The primary areas covered in any comprehensive legal due diligence exercise include corporate records and governance, contractual obligations, intellectual property, employment and labour compliance, litigation and regulatory history, real estate and asset documentation, and tax-related legal matters. Each of these requires a different set of documents, and the completeness of that documentation directly determines how smoothly the process runs.
Corporate Records and Governance
The starting point for any legal review is the company itself – its formation, structure, and governance history. This means the certificate of incorporation, memorandum and articles of association, all shareholder agreements, board and shareholder meeting minutes, and a complete and current cap table showing all issued securities, options, and convertible instruments.

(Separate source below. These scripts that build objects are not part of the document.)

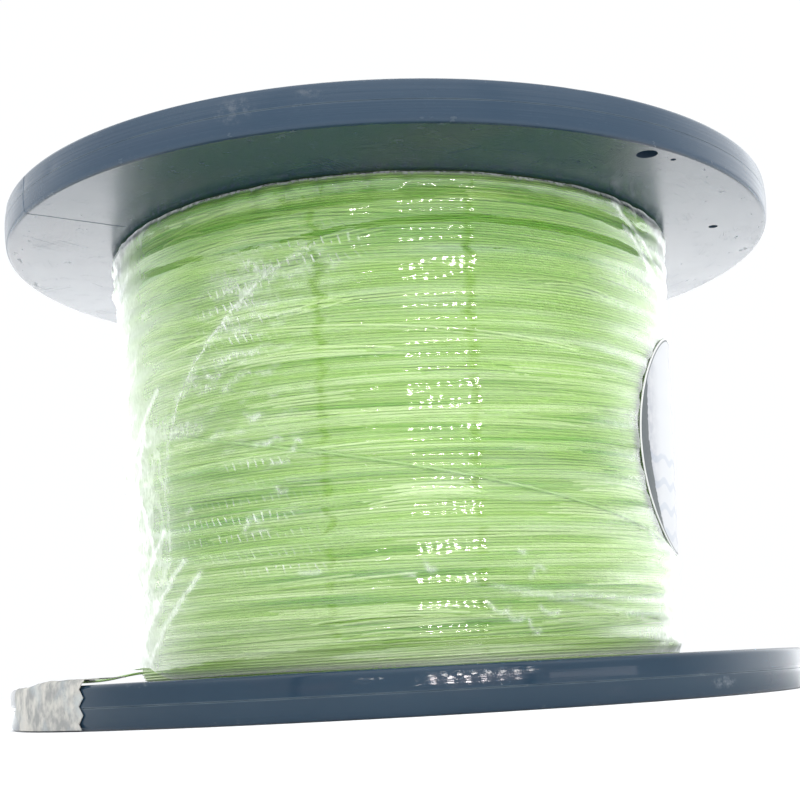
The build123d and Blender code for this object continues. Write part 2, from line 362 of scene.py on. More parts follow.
# ---------------------------------------------------------------- material helper
class Value:
    """What a node gives. Sums with it make the nodes that work them out."""

    def __init__(self, nodes, socket):
        self.nodes = nodes
        self.socket = socket

    def __add__(self, other):
        return self.nodes.math("ADD", self, other)

    def __sub__(self, other):
        return self.nodes.math("SUBTRACT", self, other)

    def __rsub__(self, other):
        return self.nodes.math("SUBTRACT", other, self)

    def __mul__(self, other):
        return self.nodes.math("MULTIPLY", self, other)

    def __truediv__(self, other):
        return self.nodes.math("DIVIDE", self, other)

    def __abs__(self):
        return self.nodes.math("ABSOLUTE", self)


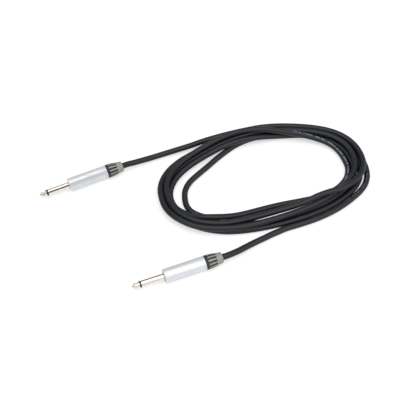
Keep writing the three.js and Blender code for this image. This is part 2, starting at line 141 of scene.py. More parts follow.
# The free stretches, from the boot down to the floor and on to the coil.
LEAD_A = [
    (0.95, 73.35, 6.4),
    (8.55, 77.2, 4.95),
    (16.85, 81.1, 3.8),
    (25.15, 84.8, 3.3),
    (33.45, 88.0, 3.5),
    (41.75, 90.7, 4.4),
    (51.5, 93.9, 5.5),
]
LEAD_B = [
    (104.55, -32.6, 6.0),
    (111.25, -28.1, 4.8),
    (117.85, -23.7, 3.7),
    (124.65, -19.6, 3.1),
    (131.45, -15.95, 3.0),
    (137.6, -12.5, 3.0),
    (144.6, -9.1, 3.0),
]

# How firmly the cable is held where it was laid while it settles: 1 is fixed, 0 is free.
LEAD_HOLD = 0.3
COIL_HOLD = 0.03
SETTLE_ROUNDS = 300
SMOOTHING = np.array([0.02, 0.02, 0.3])  # how much of a bend each round takes out, in x, y, z
PUSH_SHARE = 0.45  # how much of a missing distance each of two close steps makes good
STEPS_APART = 4  # steps that lie closer along the cable don't push each other
PUSH_REACH = 4 * PITCH  # nor do steps that were laid further from each other
CURVE_STEPS = 8  # straight steps in which the smooth line is measured between two points


def signed_power(value, power):
    return math.copysign(abs(value) ** power, value)


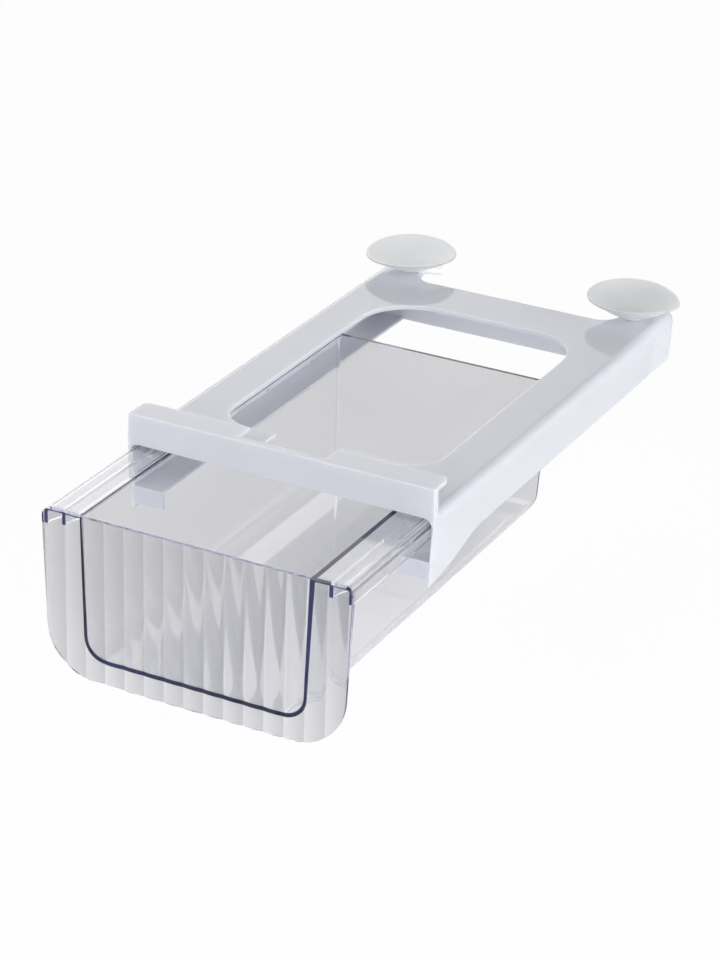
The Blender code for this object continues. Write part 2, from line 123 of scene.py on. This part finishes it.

In Indian transactions, this area frequently surfaces problems. Companies that have gone through multiple funding rounds sometimes find that older shareholder agreements contain clauses – anti-dilution protections, right of first refusal provisions, drag-along or tag-along rights – that were never formally reconciled with later agreements. Buyers and their counsel will identify these conflicts, and resolving them mid-transaction is both time-consuming and expensive.
Contracts and Commercial Agreements
Every material contract the company has entered into must be available for review: customer agreements, supplier contracts, partnership arrangements, and any revenue-sharing or exclusivity deals. The reviewing team will look specifically for change-of-control clauses, which are provisions that allow the counterparty to terminate or renegotiate the contract in the event of an acquisition.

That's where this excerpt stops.